Last year, President Recep Tayyip Erdogan called for the creation of an “Army of Islam” to attack Israel from all sides, in order to destroy it.
That was shocking, but not surprising, for Erdogan has long been outspoken in his hostility to the Jewish state. Before Erdogan, relations between Turkey and Israel had long been close. Trade and tourism between the two countries boomed. Turkey was the favored destination of Israeli tourists. Israeli technicians were modernizing Turkish combat jets. Israeli pilots practiced maneuvers in Turkish airspace. There were also plans for high-tech cooperation and water sharing.

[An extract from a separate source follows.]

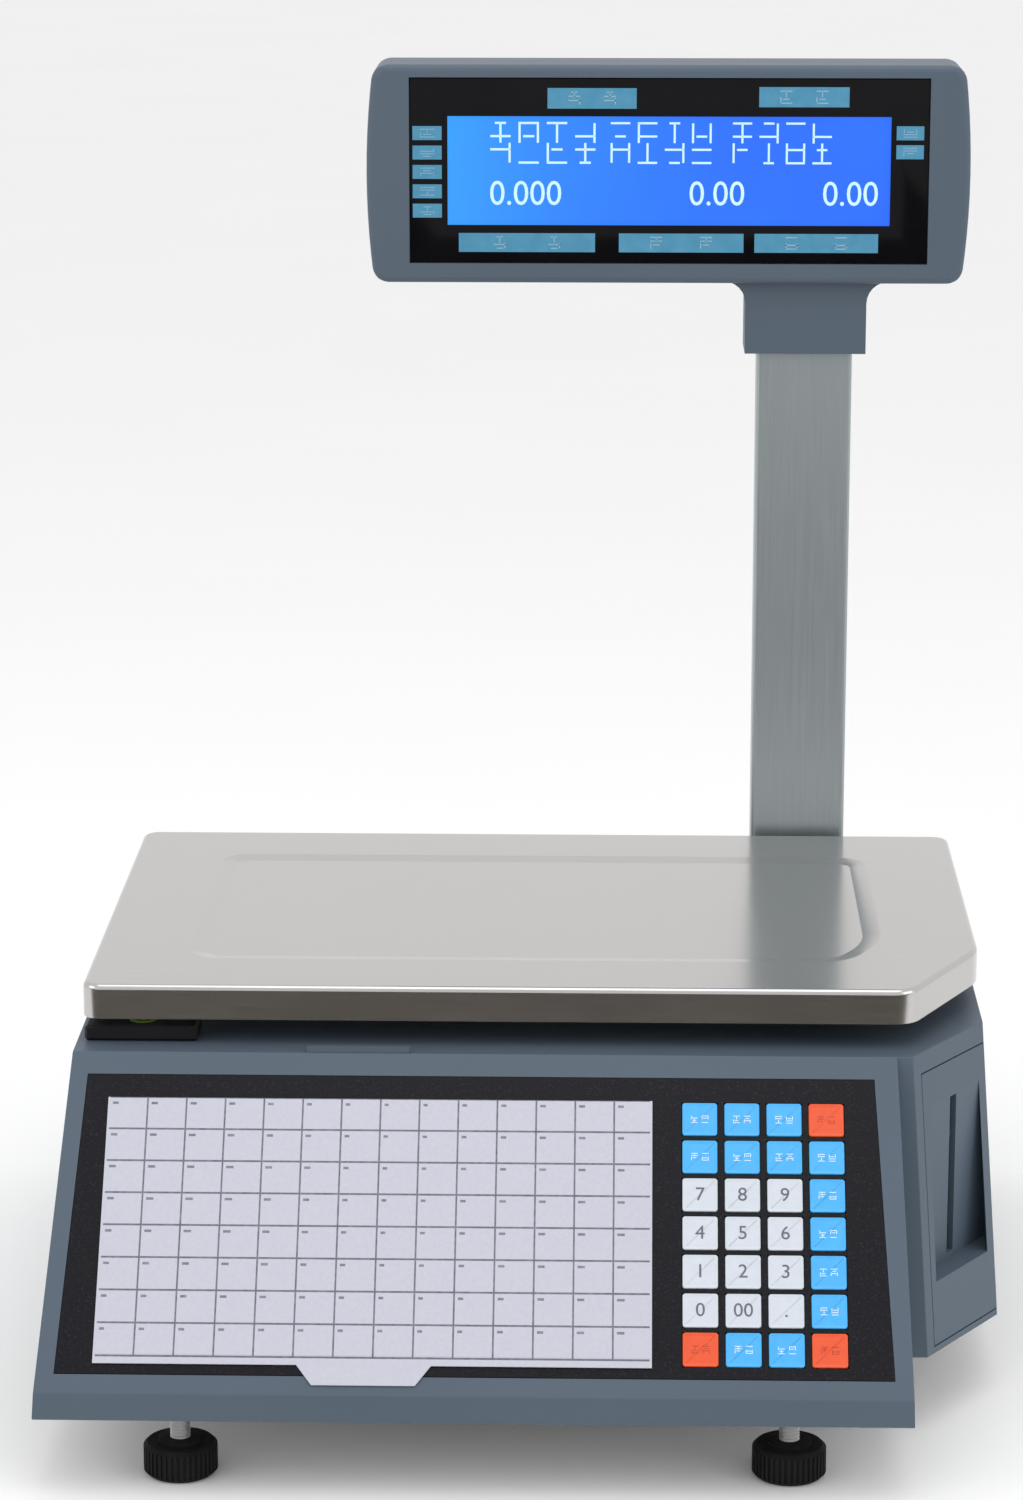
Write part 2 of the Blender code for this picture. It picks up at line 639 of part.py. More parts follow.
def key_look(name):
    if name in ORANGE_KEYS:
        return ORANGE_KEY
    return WHITE_KEY if name.isdigit() or name == "point" else BLUE_KEY


def make_keys():
    half = Vector((KEY / 2, KEY / 2, KEY_T / 2))
    for row, names in enumerate(KEY_NAMES):
        for column, name in enumerate(names):
            key = bevel(box(f"key_{name}", -half, half), SOFT_EDGE / 2)
            key.location = on_panel(*key_centre(row, column), KEY_PROUD - KEY_T / 2)
            key.rotation_euler.x = PANEL_ANGLE
            as_part(key, key_look(name))


# ---------------------------------------------------------------- weighing parts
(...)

This ended when Recep Tayyip Erdogan was elected president in 2003. He began to speak about Israel as an “oppressor” of the “Palestinians” and of the need for Turkey to express its solidarity with fellow Muslims. When Israel went to war in Gaza to stop rocket fire on its southern villages in 2009, Erdogan angrily denounced Israel for defending itself.
Relations deteriorated much more rapidly because of the Mavi Marmara episode. A flotilla of six ships attempted to break the Israeli blockade of Gaza in 2010. Israeli ships tried to stop them. Five of the six ships offered only passive resistance. Those on board the sixth, Turks on a Turkish ship, the Mavi Marmara, put up a fight against Israeli commandos trying to board, and nine armed Turks were killed, with a tenth severely wounded. This caused a furor in Turkey; Erdogan was enraged. Normal diplomatic relations with Israel were frozen — and would remain that way until 2015, when Prime Minister Netanyahu apologized for the Mavi Marmara deaths and agreed to pay $20 million in compensation. Turkey was in 2015 greatly interested in receiving natural gas — from Israel, so as to break its dependence on supplies from Russia, and that might also help explain its very brief, and very slight, warming toward the Jewish state.
But despite that short period of a scarcely discernible rapprochement, Erdogan soon reverted to type, again constantly denouncing Israel, taking the side of the “Palestinians.” This past March, an article appear in Yeni Safak, a newspaper that is regarded as Erdogan’s mouthpiece, under the title “What if an Army of Islam was Formed Against Israel?” The piece openly called on the 57 member states of the OIC to form a joint “Army of Islam” — presumably under Turkish direction — to simultaneously attack Israel from the east, west, north, and south, in order to destroy it.
So that is where relations stand between President Erdogan and Israel — they could hardly be worse.
Then last summer we discovered, to our chagrin, that Erdogan has been echoed in his hysterical anti-Israel views not only by a leading figure in his ruling AKP party, but also by a leading figure in the opposition, an opposition that many in the West surely assumed was, in contradistinction to Erdogan, sensible, liberal, secular, and above all, rational. How wrong they were.
Turkish Opposition Figure Criticizes ‘Jewish’ Award, After Founder of Ruling Party Claims ‘Jewish Bankers’ Control US Economy
A founding member of Turkey’s ruling Justice and Development Party (AKP) accused Zionist Jews on Tuesday of secretly controlling the US economy, days before a leading opposition figure criticized the AKP for accepting a prize from a Jewish-American group.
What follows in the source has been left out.